Your brain needs to learn how to sit still again. Choose everyday tasks that don’t flood you with stimulation. This helps rebuild patience and comfort with slow focus. So go ahead and start with delibrately boring, offline activities.

If you have the time, go watch (this) youtube video by Michelle Gia, where she speaks how making yourself bored actually helps with understimulating your nervous system. 10/10, worth a watch.

2. Quit multitasking

Splitting your focus weakens your ability to go deep on one thing. Give yourself permission to do just one activity at a time. Multitasking was never real. It really is just rapid task-switching that leaves the brain more drained than if we had focused on one thing.

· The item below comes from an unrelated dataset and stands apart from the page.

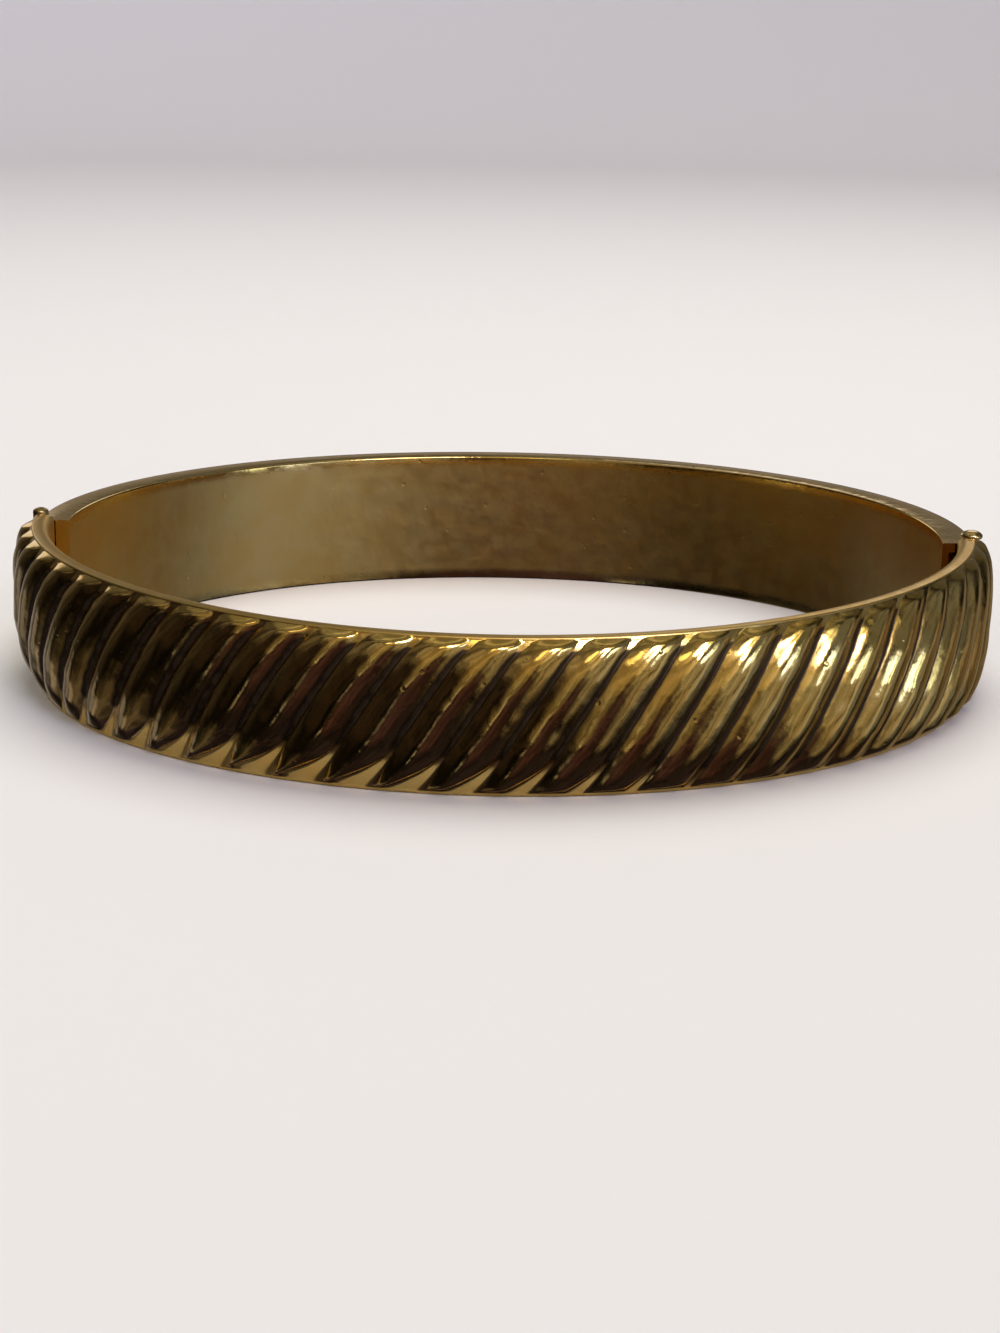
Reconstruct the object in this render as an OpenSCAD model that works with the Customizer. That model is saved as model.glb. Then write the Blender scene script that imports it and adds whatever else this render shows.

I'm not gonna lie, all these really worked well for me. But let me tell you something. quitting social media and deleting YouTube from my phone made the biggest difference. It felt uncomfortable at first, like I was missing out or cutting off my main source of entertainment. But within a few days, I started noticing a shift. My mind felt less noisy, I stopped reaching for my phone every five minutes, and I actually had space to focus on one thing at a time. For the first time in months, I felt calm, in control, and fully present in whatever I was doing. Honestly, nothing has boosted my focus and clarity more than this single change.

3. Work in chunks

Chunking isn’t new. At its core, it’s about breaking tasks into smaller, time-bound sprints of focus. But in 2025, chunking isn’t just about efficiency. It's about tricking our dopamine-hijacked brains into doing meaningful work.

How to Do It

No background noise, no scattered to-dos, no quick phone checks. Just one task, one chunk, 100%. It feels uncomfortable at first because it strips away the illusion of multitasking. But the payoff is clarity. You actually finish what you set out to do. You relearn what it feels like to be absorbed in a task. And each completed chunk becomes its own reward, teaching your brain that focus can be just as satisfying as a scroll.

This is not a hack. It’s a survival strategy for 2025. In a world engineered to scatter your attention, the ability to work in chunks and to give your full mind to one thing at a time is not optional. It’s the only way forward.